→ **TASK DIRECTIONS**: Where a line below holds the string "Blender", copy that line.

***

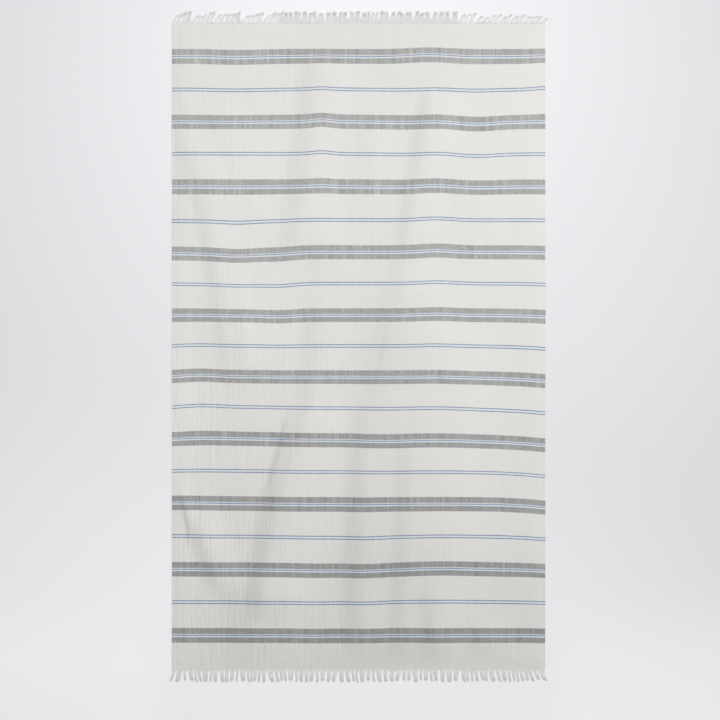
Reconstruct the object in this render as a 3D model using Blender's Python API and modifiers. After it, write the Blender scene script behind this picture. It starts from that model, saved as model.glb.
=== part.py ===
"""A flat-woven cotton beach towel, laid out flat with a few soft folds left in it.

The towel lies on its surface with X across the cloth, Y along it and Z up. The origin is under the
middle of the towel, on the surface. It is three pieces: the woven cloth, and at each end the row of
fringe locks, which are the cloth's own warp yarns left loose beyond the last weft.
"""

import math
import random

import bpy
from mathutils import Matrix

MM = 0.001

# Driving sizes, in metres
CLOTH_WIDTH = 1.000  # selvedge to selvedge
CLOTH_LENGTH = 1.730  # ten repeats of the woven stripes, without the fringe
CLOTH_THICK = 0.0013
FRINGE_LENGTH = 0.035  # from the last weft to the longest tip
PIECE_GAP = 0.0004  # between the cloth's edge and the strip that holds the fringe

# The cloth's grid
CELLS_ACROSS = 56
CELLS_ALONG = 50
END_FLAT = 0.006  # the last of the cloth at each end lies flat
END_FADE = 0.100  # a fold dies away over this much before it

# Soft folds, in millimetres. Each is a low crest that runs along the towel on one bent line, steep on
# its left and mostly longer and gentler on its right. A fold's line goes through across_start and
# across_end and leans towards across_bend in between; it starts at along_start, nearer the far end.
FOLD_COLUMNS = "along_start along_end across_start across_bend across_end height steep gentle"
FOLDS = {
    "upper_left": (830, 200, -92, -108, -165, 6.5, 78, 120),
    "upper_middle": (640, 440, 20, 24, 30, 1.0, 36, 80),
    "upper_slope": (680, 330, 45, 30, -20, 3.0, 110, 110),
    "upper_right": (740, 150, 214, 172, 112, 5.5, 56, 110),
    "upper_far_left": (660, 300, -330, -330, -320, 2.5, 120, 110),
    "far_right": (520, 330, 272, 282, 290, 1.6, 40, 90),
    "far_left": (620, -130, -475, -352, -335, 3.6, 52, 90),
    "left_patch": (130, -130, -290, -290, -285, 3.5, 60, 160),
    "centre": (400, 120, -55, -70, -85, 2.5, 90, 110),
    "centre_left": (180, -260, -95, -105, -130, 3.5, 60, 95),
    "middle": (240, -240, 150, 107, 65, 7.5, 95, 190),
    "lower_middle": (-110, -980, 42, 8, 25, 8.5, 76, 240),
    "lower_left": (-130, -760, -112, -232, -252, 11.0, 74, 190),
    "lower_right": (-200, -980, 150, 142, 112, 4.5, 60, 180),
    "right_hump": (120, -980, 235, 235, 240, 6.0, 200, 150),
    "left_corner": (-380, -700, -450, -412, -340, 5.5, 52, 90),
    "near_left": (-560, -980, -255, -280, -285, 6.0, 100, 170),
    "near_right": (-600, -980, 212, 204, 212, 4.5, 52, 90),
    "near_spot": (-700, -900, 345, 345, 345, 6.0, 70, 90),
    "middle_crease": (90, -120, 84, 70, 46, 0.9, 10, 26),
    "left_crease": (-140, -430, -178, -204, -258, 2.1, 14, 30),
    "corner_crease": (-350, -560, -497, -436, -456, 2.5, 12, 30),
}
FOLD_FADE = 110 * MM  # a fold rises from nothing over this much of its line

# The fringe, whose yarns hang together in locks
LOCKS = 70  # at each end
PITCH_SPREAD = 0.42  # one lock's share of the width is above or below the mean by up to this
LOCK_FILL = 0.70  # the part of its share that a lock fills at its root
TIP_FILL = 0.44  # and near its tip
BLUNT = 0.55  # a lock's end is this part of its width near the tip
LOCK_GAP = 0.0012  # least space between two locks
ROOT_STRIP = 0.004  # the strip of last wefts that holds the locks
FRINGE_THICK = 0.0013
SHORTER_BY = 0.16  # the shortest lock is shorter by this share
SWING = 6  # degrees by which a lock strays from its neighbours' lean, at most
SWAY = 1.35  # a lock leaves the cloth straight and bends towards its lean with this power
LOCK_STATIONS = (0.0, 0.35, 0.7, 0.93)  # shares of a lock's length where its sides have a point

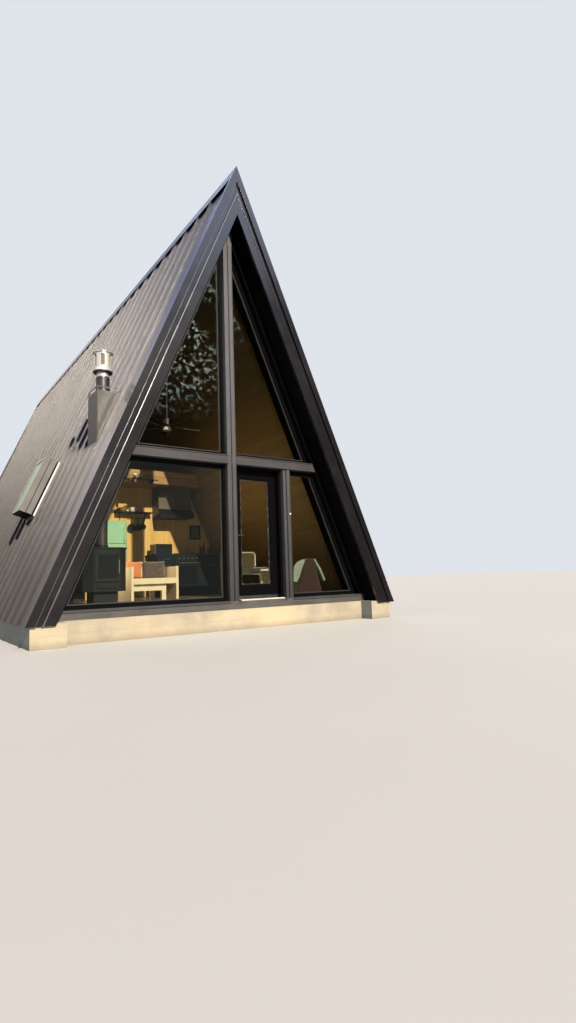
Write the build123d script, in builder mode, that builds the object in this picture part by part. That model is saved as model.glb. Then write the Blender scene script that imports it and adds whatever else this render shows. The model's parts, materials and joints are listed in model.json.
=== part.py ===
from build123d import *
from math import atan2, cos, floor, pi, radians, sin, tan
import os

os.makedirs("parts", exist_ok=True)

# Frame: X to the right along the glazed gable, Y towards the back, Z up from the ground.
# The origin is on the ground under the middle of the ridge. All sizes are in millimetres.

# Roof form
half_span = 2953.0
ridge_rise = 6909.0
roof_length = 13775.0
front_overhang = 348.0
back_overhang = 348.0
foundation_height = 300.0
roof_depth = 295.0
lining_thickness = 20.0
eave_drop = 30.0

# Standing seam cladding
sheet_thickness = 4.0
seam_height = 32.0
seam_width = 14.0
seam_pitch = 475.0
ridge_vent_half = 10.0
ridge_cap_width = 230.0

# Rake trim and the stepped rake boards under it
trim_face = 101.0
trim_rib = 62.0
trim_hem = 6.0
upper_board_inset = 180.0
rake_board_edge = 315.0
trim_stand = 30.0
lower_board_stand = 15.0
rake_board_thickness = 28.0

# Foundation
foundation_setback = 8.0
wing_width = 420.0
plinth_ledge = 30.0

# Glazed gable
wall_depth = 200.0
sill_height = 120.0
centre_post_width = 143.0
post_step = 18.0
post_step_width = 74.0
door_post_width = 125.0
transom_height = 135.0
transom_stand = 20.0
transom_lip = 12.0
slant_board_thickness = 65.0
slant_board_depth = 410.0
window_frame_width = 45.0
window_setback = 100.0
window_frame_depth = 70.0
glass_thickness = 24.0
glass_setback = 30.0

# Door
door_gap = 8.0
jamb_width = 25.0
door_head = 29.0
leaf_width = 813.0
leaf_height = 2020.0
leaf_thickness = 45.0
leaf_setback = 200.0
door_frame_setback = 100.0
door_stop = 16.0
threshold_height = 15.0
stile_width = 128.0
top_rail = 133.0
bottom_rail = 200.0
door_glass_thickness = 20.0
handle_height = 1000.0
handle_backset = 60.0
rose_radius = 26.0
rose_thickness = 8.0
spindle_radius = 6.0
neck_radius = 9.0
neck_length = 42.0
lever_length = 120.0
lever_height = 18.0
lever_thickness = 12.0

# Door hinges
hinge_height = 100.0
hinge_knuckle = 33.0
barrel_radius = 8.0
hinge_pin_radius = 4.0
pin_clearance = 0.3
knuckle_gap = 0.5
hinge_plate = 2.5
hinge_plate_reach = 30.0
hinge_plate_start = 9.5
hinge_margin = 180.0

# Back gable
back_wall_thickness = 180.0
back_window_width = 1200.0
back_lower_sill = 900.0
back_lower_height = 1200.0
back_upper_width = 800.0
back_upper_sill = 3100.0
back_upper_height = 900.0

# Inside
floor_clearance = 2.0
stove_width = 620.0
stove_depth = 480.0
stove_bottom = 210.0
stove_height = 630.0
stove_foot_width = 340.0
stove_top_thickness = 20.0
stove_top_overhang = 15.0
stove_corner = 120.0

# Loft over the rear half, and the cross wall under it
loft_from_gable = 4120.0
loft_top = 2830.0
loft_depth = 290.0
partition_from_gable = 4790.0
partition_thickness = 100.0
inner_door_from_slope = 110.0
inner_door_width = 760.0
inner_door_height = 2000.0

# Kitchen along the cross wall
counter_from_slope = 154.0
counter_width = 1540.0
counter_depth = 620.0
counter_height = 900.0
counter_top = 32.0
counter_overhang = 20.0
toe_height = 100.0
toe_recess = 60.0
cabinet_from_slope = 95.0
cabinet_width = 790.0
cabinet_depth = 360.0
cabinet_height = 500.0
hood_depth = 500.0
hood_height = 190.0
hood_lip = 60.0
fridge_left = -790.0
fridge_width = 620.0
fridge_depth = 640.0
fridge_height = 1600.0
fridge_corner = 60.0
fridge_split = 1130.0
fridge_groove = 10.0
fridge_handle = 260.0
fridge_handle_width = 24.0
fridge_handle_stand = 36.0
fridge_gap = 20.0

# Sofa
sofa_from_gable = 1240.0
sofa_left = -1140.0
sofa_length = 794.0
sofa_depth = 620.0
sofa_arm_height = 570.0
sofa_arm_thickness = 40.0
sofa_leg = 73.0
sofa_seat_height = 386.0
sofa_seat_thickness = 92.0
sofa_box_bottom = 187.0
sofa_box_length = 567.0
sofa_box_setback = 70.0
sofa_back_thickness = 130.0
sofa_back_height = 660.0
cushion_widths = (282.0, 402.0)
cushion_height = 285.0
cushion_thickness = 130.0
cushion_round = 50.0
cushion_gap = 10.0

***

→ **EXERCISE ANSWER**:
Reconstruct the object in this render as a 3D model using Blender's Python API and modifiers. After it, write the Blender scene script behind this picture. It starts from that model, saved as model.glb.
Write the build123d script, in builder mode, that builds the object in this picture part by part. That model is saved as model.glb. Then write the Blender scene script that imports it and adds whatever else this render shows. The model's parts, materials and joints are listed in model.json.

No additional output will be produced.